PROVIDED DATA:

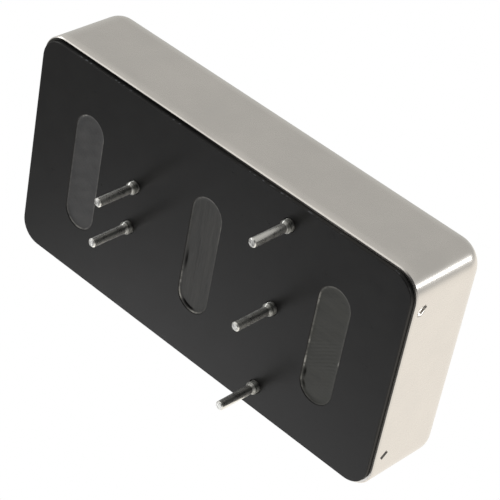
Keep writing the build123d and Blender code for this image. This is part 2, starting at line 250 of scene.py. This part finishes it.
def nickel_plate():
    """Bright nickel over drawn metal: haze, draw lines, a painted highlight along the rim, painted shade in
    the stake pockets and a rim flat darker towards the input end.
    """
    material, tree, shader, grain = grained(
        "nickel_plate", (0.70, 0.68, 0.65), (0.76, 0.735, 0.70), (0.22, 0.30),
        coarse=260.0, fine=14000.0, share=0.35, bump=0.14, depth=0.004, metallic=1.0,
    )
    at = object_vector(tree)
    x, y, z = coordinates(tree, at)

    # Draw lines, light scratches, and a band along the rim of the long sides that is a painted highlight in
    # patches and rougher there
    upright, level = object_vector(tree, (1.0, 1.0, 0.05)), object_vector(tree, (0.25, 0.9, 1.0))
    lines = place_group(tree, SCRATCHES, Vector=upright, Scale=5200.0, Width=0.035)
    marks = place_group(tree, SCRATCHES, Vector=level, Scale=1300.0, Width=0.012)
    rim = place_group(tree, LEVEL_BAND, Vector=at, Level=(RIM + 0.05) * MM, Width=1.3 * MM)
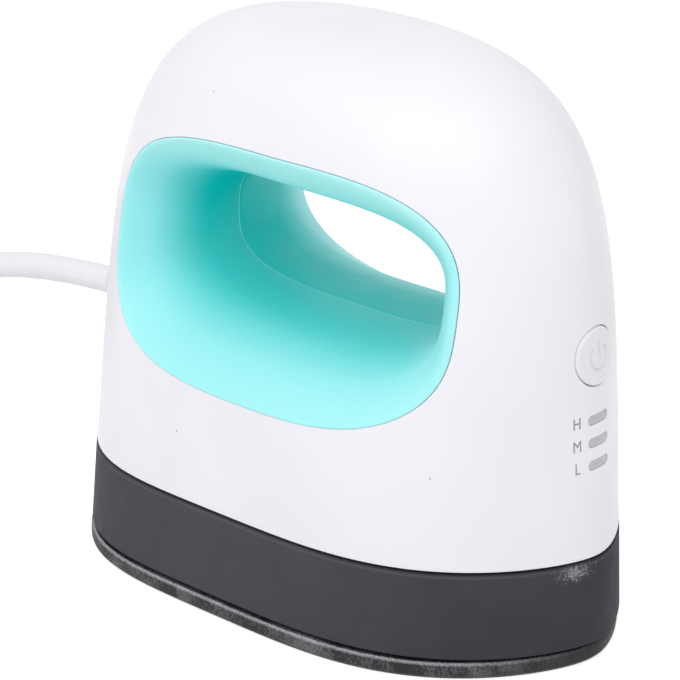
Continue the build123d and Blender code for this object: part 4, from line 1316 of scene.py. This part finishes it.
@dataclass
class GripLiner:
    """Two aqua funnels with round lips that meet in the middle plane."""

    grip: GripForm
    wall: float = 1.8
    land: float = 0.8
    front_land: float = 1.78
    lip_edge: float = 0.25
    lip_share: float = 0.738
    lip_steps: int = 24
    parting_gap: float = 0.04
    parting_edge: float = 0.16
    parting_steps: int = 3
    back_end: float = 0.97
    back_turn: float = 0.975
    back_steps: int = 14
    front_steps: int = 28

    def build(self) -> None:
        """Makes both halves."""
        for side, half in ((-1, "near"), (1, "far")):
            make_piece(self.half(side), f"liner_{half}", LINER_TEAL, f"grip_liner_{half}", sharp=60)

    def half(self, side: int) -> Skin:
        """Makes the closed funnel wall of the half at -1, the near one, or at 1, the far one."""
        rings = [list(ring) for ring in zip(*(self.profile(angle, side) for angle in self.grip.angles()))]
        return skin_over(rings + [rings[0]], End.JOINED)

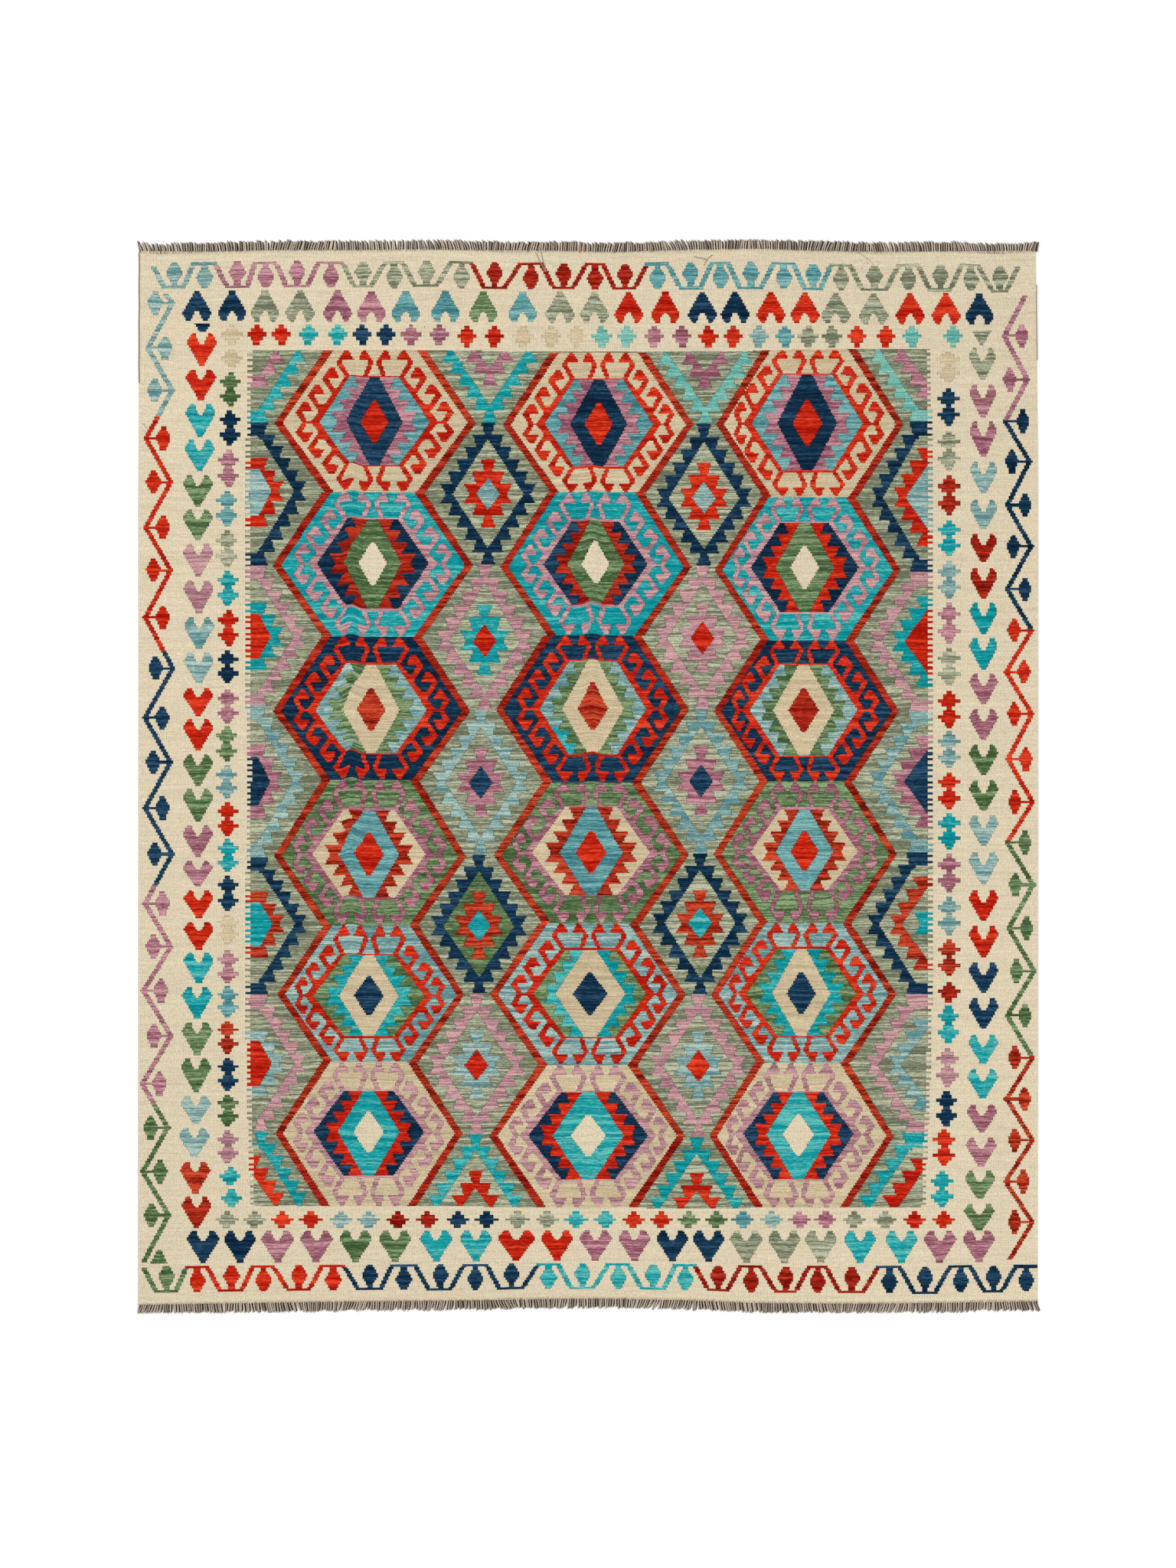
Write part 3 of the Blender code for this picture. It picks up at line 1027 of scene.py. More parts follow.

THE REQUEST:
Set down, word for word, every line from the line that holds "Continue the build123d" to the end of the entries above, including both ends.

WRITTEN SOLUTION:
Continue the build123d and Blender code for this object: part 4, from line 1316 of scene.py. This part finishes it.
@dataclass
class GripLiner:
    """Two aqua funnels with round lips that meet in the middle plane."""

    grip: GripForm
    wall: float = 1.8
    land: float = 0.8
    front_land: float = 1.78
    lip_edge: float = 0.25
    lip_share: float = 0.738
    lip_steps: int = 24
    parting_gap: float = 0.04
    parting_edge: float = 0.16
    parting_steps: int = 3
    back_end: float = 0.97
    back_turn: float = 0.975
    back_steps: int = 14
    front_steps: int = 28

    def build(self) -> None:
        """Makes both halves."""
        for side, half in ((-1, "near"), (1, "far")):
            make_piece(self.half(side), f"liner_{half}", LINER_TEAL, f"grip_liner_{half}", sharp=60)

    def half(self, side: int) -> Skin:
        """Makes the closed funnel wall of the half at -1, the near one, or at 1, the far one."""
        rings = [list(ring) for ring in zip(*(self.profile(angle, side) for angle in self.grip.angles()))]
        return skin_over(rings + [rings[0]], End.JOINED)

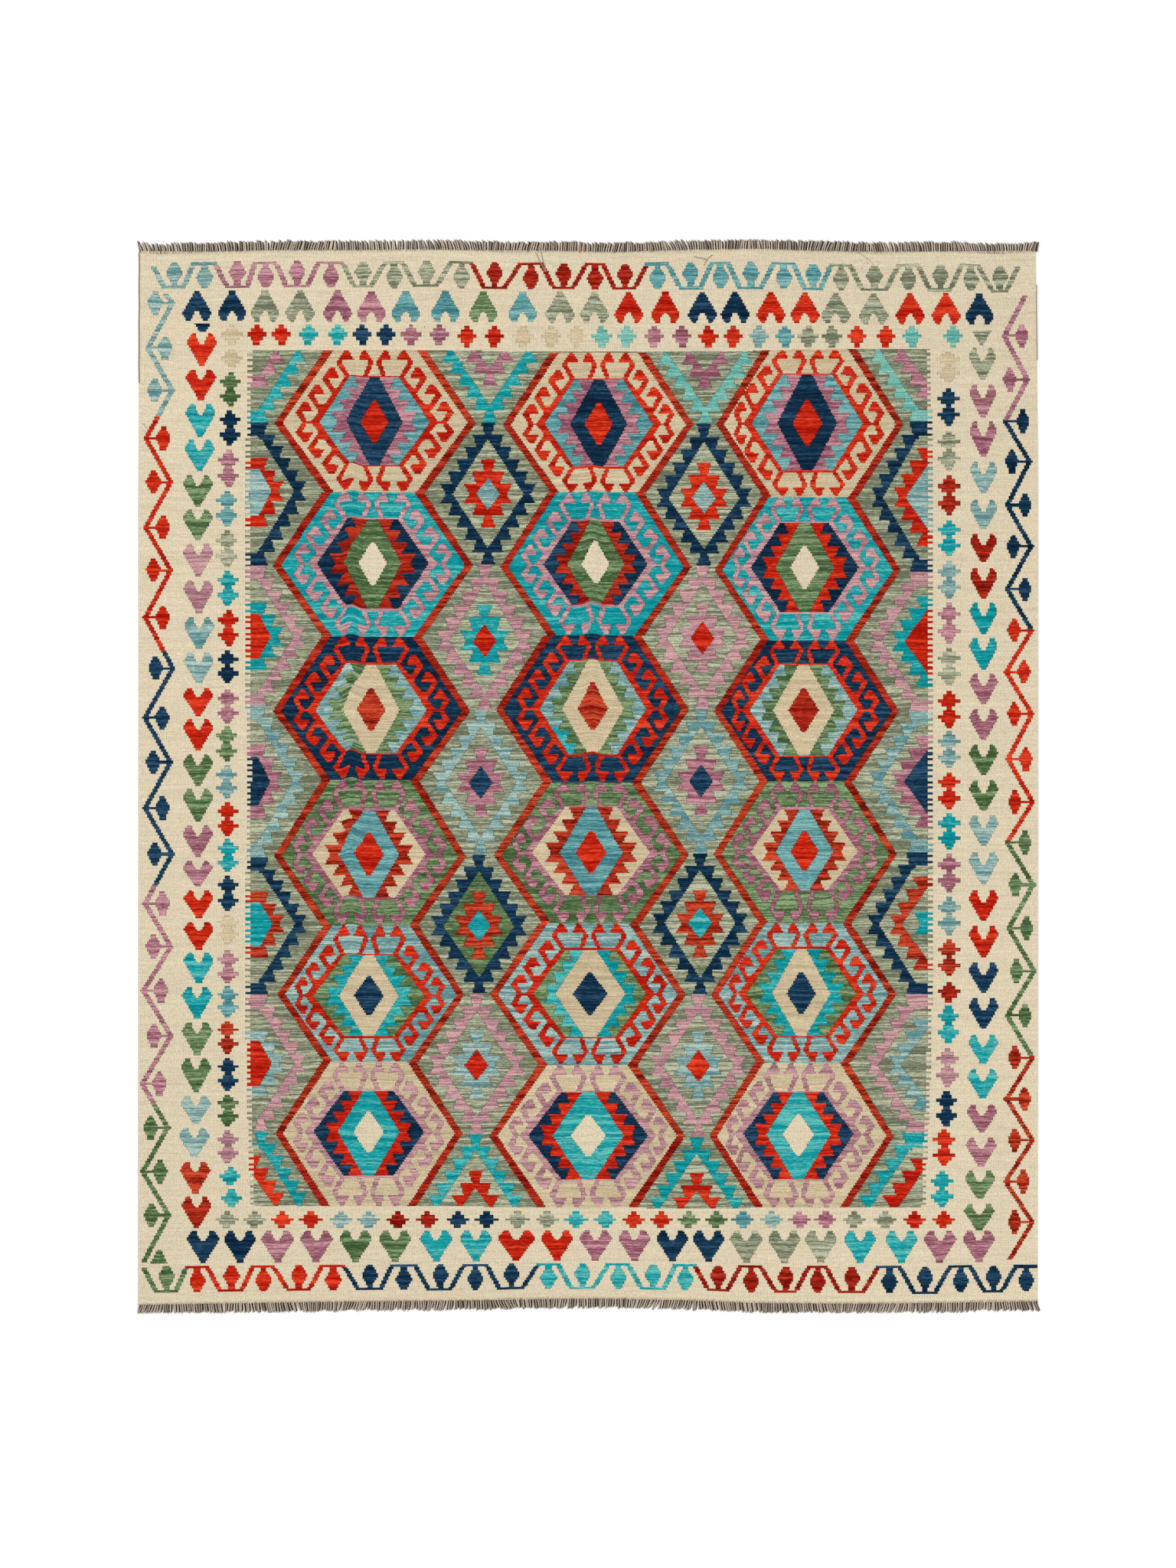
Write part 3 of the Blender code for this picture. It picks up at line 1027 of scene.py. More parts follow.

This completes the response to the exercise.